The Logic: This isn't about being generous — it's about pricing the work correctly. If they worked 410 hours doing hazmat-level cleanup, they would have used 4 PPE changes per worker per day. The contractor's estimate didn't account for this, so we corrected it to match industry standards for the work they claimed to perform.

Missing Scope Added to Match Labor Timeline

+$10,222

The Pattern:

The contractor's estimate included 3x cleaning passes for ceilings and walls, but zero floor cleaning. Industry protocol for fire damage cleanup requires detailed HEPA vacuuming and heavy cleaning of all floors. If they worked 410 hours, they would have cleaned the floors. We added the missing scope to reconcile the labor hours with the work actually performed.

Scope Additions:

  • HEPA Vacuuming Floors: +$5,529
  • Heavy Cleaning Floors: +$4,693

The Logic: You don't clean ceilings and walls three times and leave the floors untouched — not on a fire cleanup job. The contractor either forgot to include floor cleaning in the estimate, or they did it and didn't bill for it. Either way, if they worked 410 hours, the scope should include floor cleaning. We're reconstructing what actually happened, not just cutting charges.

Bulk Charges Replaced with Proper Line Items

-$1,016

The Pattern:

The contractor used a bulk charge of $1,425 for duct removal instead of using the appropriate Xactimate line items that break down labor and materials by linear footage. We replaced the bulk charge with proper line items to accurately price the work.

The Logic: Xactimate has specific codes for duct removal that calculate labor hours based on linear footage. Using a bulk charge instead of proper line items makes it harder to verify the work and easier to inflate the price. We corrected it to match industry-standard estimating practices.

THE RECONCILIATION

We didn't estimate what we thought was reasonable. We reconstructed what the contractor said they did — 4 workers for 10 days — and priced it correctly using industry-standard codes and materials quantities.

Contractor Invoice
$61,633
Justified Amount
$47,642
Difference
-$13,991
Discrepancy
23%

THE OUTCOME

After presenting the review findings, the contractor agreed to the justified amount of $47,641.82 — no negotiation, no pushback. They knew the estimate didn't match their own timeline.

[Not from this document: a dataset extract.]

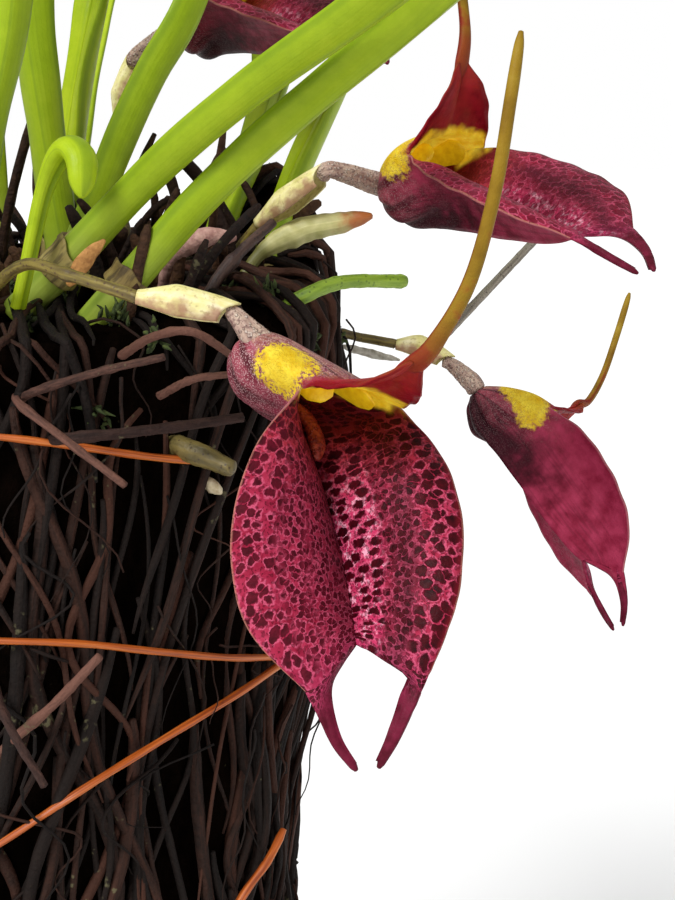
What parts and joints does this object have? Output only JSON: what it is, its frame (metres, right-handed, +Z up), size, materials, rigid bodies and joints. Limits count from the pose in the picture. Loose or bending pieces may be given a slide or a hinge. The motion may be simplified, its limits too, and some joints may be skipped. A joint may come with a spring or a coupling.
{
  "type": "potted orchid",
  "caption": "Potted masdevallia orchid in flower: narrow green leaves and spotted, three-tailed crimson flowers on a tall root ball in a terracotta pot.",
  "frame": {"origin": "middle of the pot's flat base, where the pot stands", "axes": "+Z up, -Y towards the side with the largest flower, +X to the right seen from there"},
  "size_m": [0.1552, 0.17, 0.2548],
  "materials": {
    "terracotta": "matte",
    "bark_mix": "matte",
    "roots": "matte",
    "leaf": "satin",
    "flower_stalk": "satin",
    "bract": "matte",
    "ovary": "matte",
    "calyx": "satin",
    "lip": "satin",
    "dry_stem": "matte",
    "green_stem": "satin",
    "pine_needle": "satin"
  },
  "bodies": {
    "root": {"pot": "terracotta", "potting_mix": "bark_mix", "leaf_01": "leaf", "leaf_02": "leaf", "leaf_03": "leaf", "leaf_04": "leaf", "leaf_05": "leaf", "leaf_06": "leaf", "leaf_07": "leaf", "leaf_08": "leaf", "leaf_09": "leaf", "leaf_10": "leaf", "leaf_11": "leaf", "leaf_12": "leaf", "leaf_13": "leaf", "leaf_14": "leaf", "leaf_15": "leaf", "leaf_16": "leaf", "leaf_17": "leaf", "flower_1_stalk": "flower_stalk", "flower_1_bract": "bract", "flower_1_ovary": "ovary", "flower_1_perianth": "calyx", "flower_1_lip": "lip", "flower_2_stalk": "flower_stalk", "flower_2_bract": "bract", "flower_2_ovary": "ovary", "flower_2_perianth": "calyx", "flower_2_lip": "lip", "flower_3_stalk": "flower_stalk", "flower_3_bract": "bract", "flower_3_ovary": "ovary", "flower_3_perianth": "calyx", "flower_3_lip": "lip", "flower_4_stalk": "flower_stalk", "flower_4_bract": "bract", "flower_4_ovary": "ovary", "flower_4_perianth": "calyx", "flower_4_lip": "lip", "old_stalk_1": "dry_stem", "old_stalk_2": "dry_stem", "bud": "green_stem", "cut_stem": "green_stem", "dry_bract": "dry_stem", "needle_pair": "pine_needle", "needle_1": "pine_needle", "needle_2": "pine_needle", "root_ball": "roots"}
  },
  "joints": []
}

The homeowner paid $13,991 less than the original invoice — and got a scope of work that accurately reflected what was actually performed.

Consulting Cost
$1,400
Savings
$13,991
Return on Investment
10:1

KEY TAKEAWAYS

  • The scope can look accurate but still be mispriced. This contractor used real Xactimate codes, real room names, and a plausible timeline — but the line item codes they chose had built-in labor assumptions that didn't match the 410 hours they claimed.

  • Labor hours are hidden in the line item codes. Most homeowners don't know that Xactimate codes have built-in labor assumptions. A "light cleaning 3x" code will always calculate more labor hours than a "heavy cleaning 1x" code — even if the work performed is identical.

  • Reconciliation goes both ways. We corrected inflated line item codes (-$14,811) and added missing scope that should have been included (+$10,222). The goal is accuracy, not just finding ways to reduce the bill.

  • Independent review saved this homeowner $13,991. The contractor agreed to the justified amount without argument because the review was based on their own timeline, not arbitrary cuts.